_Problem statement_
Output all the material that follows, exactly as given.

>> start Data records

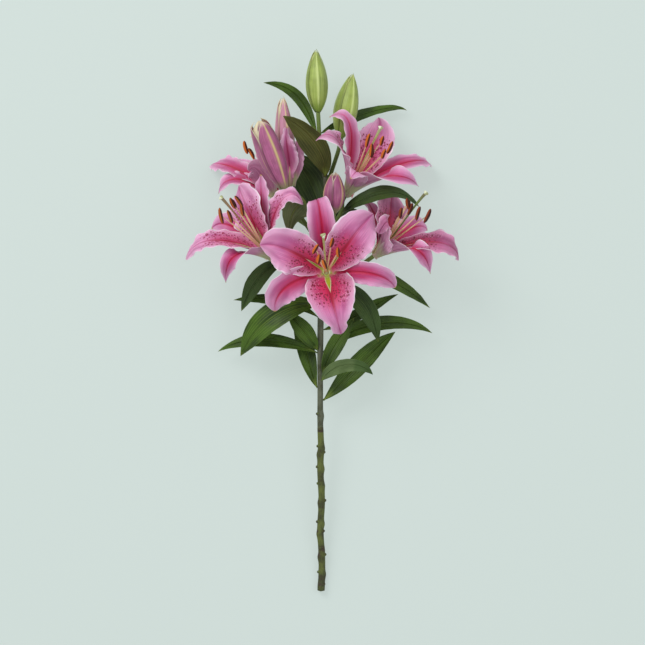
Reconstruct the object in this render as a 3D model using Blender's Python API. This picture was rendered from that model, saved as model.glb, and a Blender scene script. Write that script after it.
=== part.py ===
"""A cut oriental lily stem, laid down on its back.

The stem lies along +Y with its cut end at the low end, the open blooms face up
(+Z) and the green buds point along +Y.  It rests on the rim of the cut end and
on two tepal tips of the outer blooms, which are its three lowest points.

Lengths in the tables are millimetres from the cut end of the stem: x to the
right, y towards the buds, z up from the surface that the stem lies on.
"""

import math

import bpy
import bmesh
import numpy as np
from mathutils import Matrix

MM = 0.001

# ---------------------------------------------------------------- dimensions

BLADE_THICKNESS = 0.9        # tepals
LEAF_THICKNESS = 0.8
GAP = 0.35                   # clearance between neighbouring pieces
TEPAL_ROWS = 6               # steps along a tepal
LEAF_ROWS = 6
BLADE_COLUMNS = 4            # steps across a blade

TUBE_LENGTH = 38.0           # length of the funnel before the tepals part
PETAL_RING = 4.6             # radius of the inner ring of tepals at the base
SEPAL_RING = 5.8             # radius of the outer ring
RECEPTACLE_BELOW = 4.2       # flesh under and over the point where tepals part
RECEPTACLE_ABOVE = 2.4
FILAMENT_RADIUS = 1.1
STYLE_RADIUS = 1.5
ANTHER_RADIUS = 2.3
STIGMA_RADIUS = 3.4
PEDICEL_RADIUS = 2.7

# Main stem: a slightly crooked line with the radius at each point.
STEM = [
    (0, 0, 4.6, 4.6), (1, 26, 7, 4.3), (1, 50, 10, 4.2),
    (-1, 86, 15, 4.2), (1, 124, 20, 4.1), (-1, 167, 25, 4.1),
    (0, 197, 29, 4.1), (-1, 228, 32, 3.7), (-1, 282, 38, 3.6),
    (-1, 336, 43, 3.8), (0, 397, 47, 4), (1, 458, 50, 4),
    (5, 516, 52, 3.6), (7, 548, 54, 3.2), (3, 580, 56, 2.8),
    (-2, 618, 59, 2.5), (-4, 650, 62, 2.3),
]

# Old leaf scars on the bare lower stem: height along the stem, turn round it.
SCARS = [
    (9, 50), (26, 190), (50, 5), (59, 100), (82, 20), (95, 170), (124, 5),
    (147, 200), (170, 165), (190, 350), (198, 185), (221, 95), (242, 180),
]

# Stalks that branch from the stem: start height, points on the way, end.
# The end point is the base of the bloom or bud that the stalk carries.
PEDICELS = {
    "bloom_front": (393, (5, 416, 54)),
    "bloom_left": (408, (-39, 443, 58)),
    "bloom_right": (416, (47, 440, 58)),
    "bloom_upper_right": (481, (26, 513, 46)),
    "bloom_upper_left": (483, (-45, 516, 34)),
    "bud_right": (549, (22, 594, 54)),
    "bud_large": (467, (-30, 513, 74)),
    "bud_behind": (497, (-28, 522, 54)),
    "bud_small": (473, (15, 498, 78)),
}

# Buds: base, tip, widest diameter, turn of the ridges, bluntness of the tip.
BUDS = {
    "bud_top": ((-4, 650, 62), (-7, 734, 64), 29, 30, 0.0),
    "bud_right": ((27, 616, 52), (43, 702, 54), 31, 10, 0.0),
    "bud_large": ((-47, 541, 88), (-84, 637, 108), 34, 0, 0.14),
    "bud_behind": ((-42, 541, 58), (-52, 670, 56), 29, 0, 0.10),
    "bud_small": ((17, 513, 84), (19, 566, 88), 31, 30, 0.14),
}

# Tepals of the bud that is opening: root, two bends and tip of each, width.
OPENING = [
    ((-34, 551, 58), (-28, 575, 62), (-34, 605, 68), (-26, 613, 68), 22),
    ((-40, 564, 66), (-38, 586, 76), (-46, 621, 80), (-59, 618, 74), 24),
]

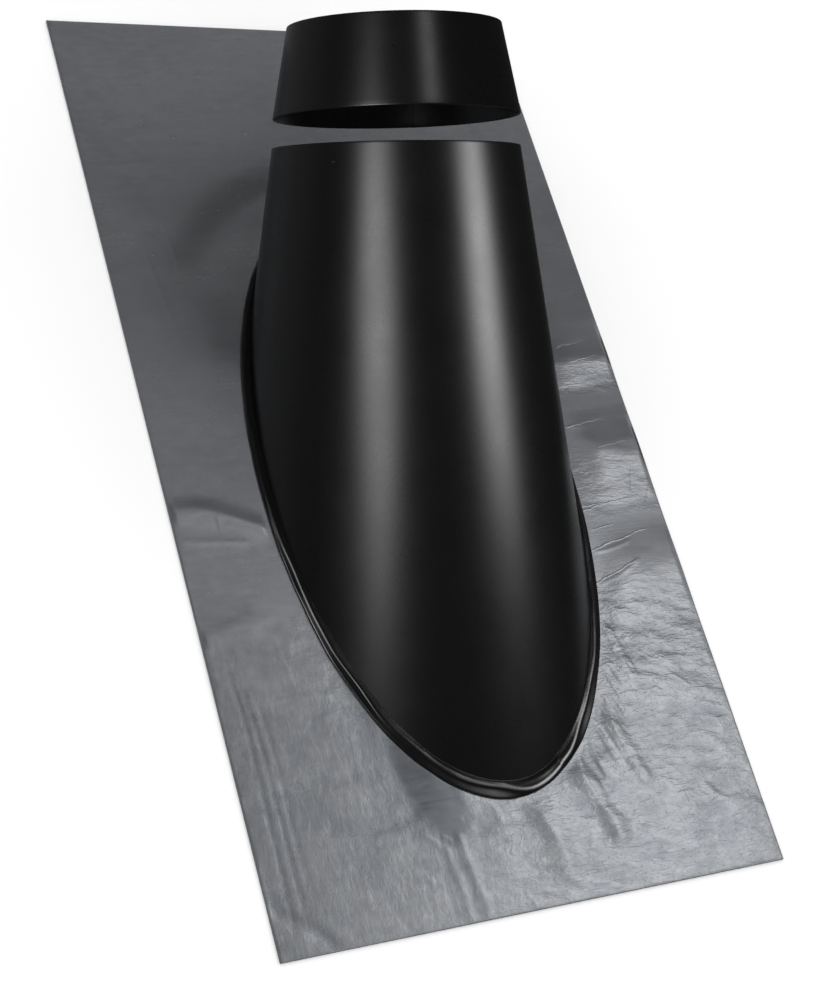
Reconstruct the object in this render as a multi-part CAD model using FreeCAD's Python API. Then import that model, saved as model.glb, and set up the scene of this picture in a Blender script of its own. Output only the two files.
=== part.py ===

>> end Data records

_Task output_
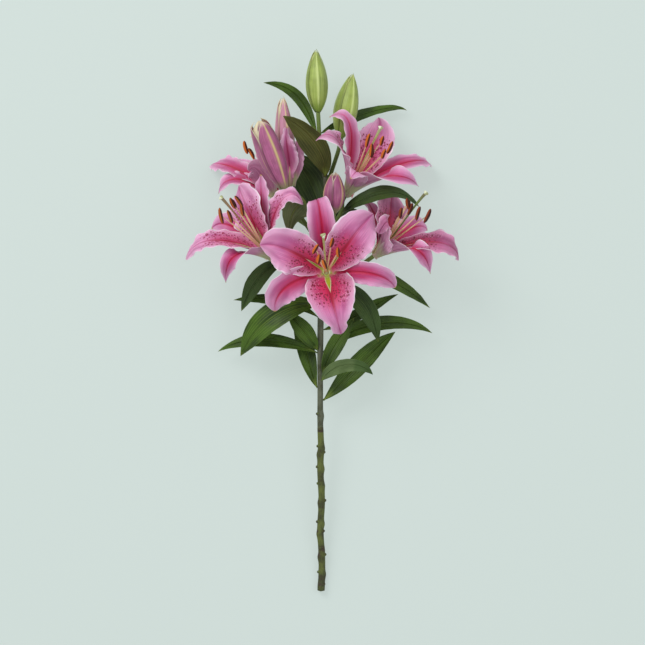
Reconstruct the object in this render as a 3D model using Blender's Python API. This picture was rendered from that model, saved as model.glb, and a Blender scene script. Write that script after it.
=== part.py ===
"""A cut oriental lily stem, laid down on its back.

The stem lies along +Y with its cut end at the low end, the open blooms face up
(+Z) and the green buds point along +Y.  It rests on the rim of the cut end and
on two tepal tips of the outer blooms, which are its three lowest points.

Lengths in the tables are millimetres from the cut end of the stem: x to the
right, y towards the buds, z up from the surface that the stem lies on.
"""

import math

import bpy
import bmesh
import numpy as np
from mathutils import Matrix

MM = 0.001

# ---------------------------------------------------------------- dimensions

BLADE_THICKNESS = 0.9        # tepals
LEAF_THICKNESS = 0.8
GAP = 0.35                   # clearance between neighbouring pieces
TEPAL_ROWS = 6               # steps along a tepal
LEAF_ROWS = 6
BLADE_COLUMNS = 4            # steps across a blade

TUBE_LENGTH = 38.0           # length of the funnel before the tepals part
PETAL_RING = 4.6             # radius of the inner ring of tepals at the base
SEPAL_RING = 5.8             # radius of the outer ring
RECEPTACLE_BELOW = 4.2       # flesh under and over the point where tepals part
RECEPTACLE_ABOVE = 2.4
FILAMENT_RADIUS = 1.1
STYLE_RADIUS = 1.5
ANTHER_RADIUS = 2.3
STIGMA_RADIUS = 3.4
PEDICEL_RADIUS = 2.7

# Main stem: a slightly crooked line with the radius at each point.
STEM = [
    (0, 0, 4.6, 4.6), (1, 26, 7, 4.3), (1, 50, 10, 4.2),
    (-1, 86, 15, 4.2), (1, 124, 20, 4.1), (-1, 167, 25, 4.1),
    (0, 197, 29, 4.1), (-1, 228, 32, 3.7), (-1, 282, 38, 3.6),
    (-1, 336, 43, 3.8), (0, 397, 47, 4), (1, 458, 50, 4),
    (5, 516, 52, 3.6), (7, 548, 54, 3.2), (3, 580, 56, 2.8),
    (-2, 618, 59, 2.5), (-4, 650, 62, 2.3),
]

# Old leaf scars on the bare lower stem: height along the stem, turn round it.
SCARS = [
    (9, 50), (26, 190), (50, 5), (59, 100), (82, 20), (95, 170), (124, 5),
    (147, 200), (170, 165), (190, 350), (198, 185), (221, 95), (242, 180),
]

# Stalks that branch from the stem: start height, points on the way, end.
# The end point is the base of the bloom or bud that the stalk carries.
PEDICELS = {
    "bloom_front": (393, (5, 416, 54)),
    "bloom_left": (408, (-39, 443, 58)),
    "bloom_right": (416, (47, 440, 58)),
    "bloom_upper_right": (481, (26, 513, 46)),
    "bloom_upper_left": (483, (-45, 516, 34)),
    "bud_right": (549, (22, 594, 54)),
    "bud_large": (467, (-30, 513, 74)),
    "bud_behind": (497, (-28, 522, 54)),
    "bud_small": (473, (15, 498, 78)),
}

# Buds: base, tip, widest diameter, turn of the ridges, bluntness of the tip.
BUDS = {
    "bud_top": ((-4, 650, 62), (-7, 734, 64), 29, 30, 0.0),
    "bud_right": ((27, 616, 52), (43, 702, 54), 31, 10, 0.0),
    "bud_large": ((-47, 541, 88), (-84, 637, 108), 34, 0, 0.14),
    "bud_behind": ((-42, 541, 58), (-52, 670, 56), 29, 0, 0.10),
    "bud_small": ((17, 513, 84), (19, 566, 88), 31, 30, 0.14),
}

# Tepals of the bud that is opening: root, two bends and tip of each, width.
OPENING = [
    ((-34, 551, 58), (-28, 575, 62), (-34, 605, 68), (-26, 613, 68), 22),
    ((-40, 564, 66), (-38, 586, 76), (-46, 621, 80), (-59, 618, 74), 24),
]

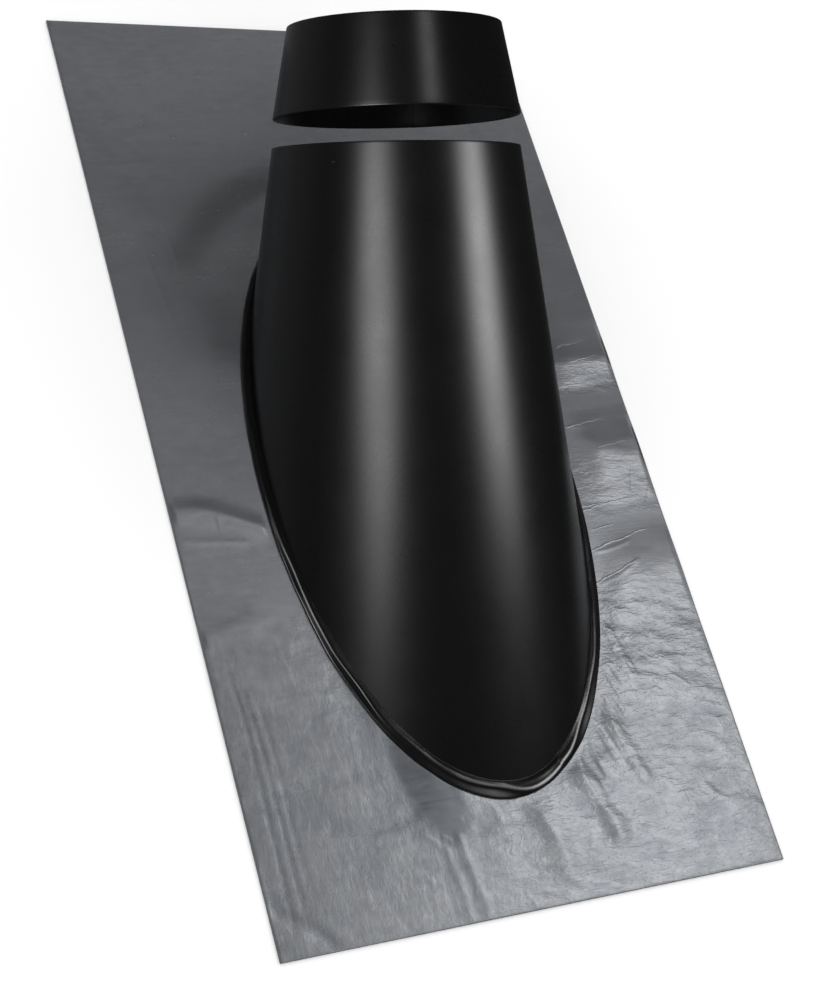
Reconstruct the object in this render as a multi-part CAD model using FreeCAD's Python API. Then import that model, saved as model.glb, and set up the scene of this picture in a Blender script of its own. Output only the two files.
=== part.py ===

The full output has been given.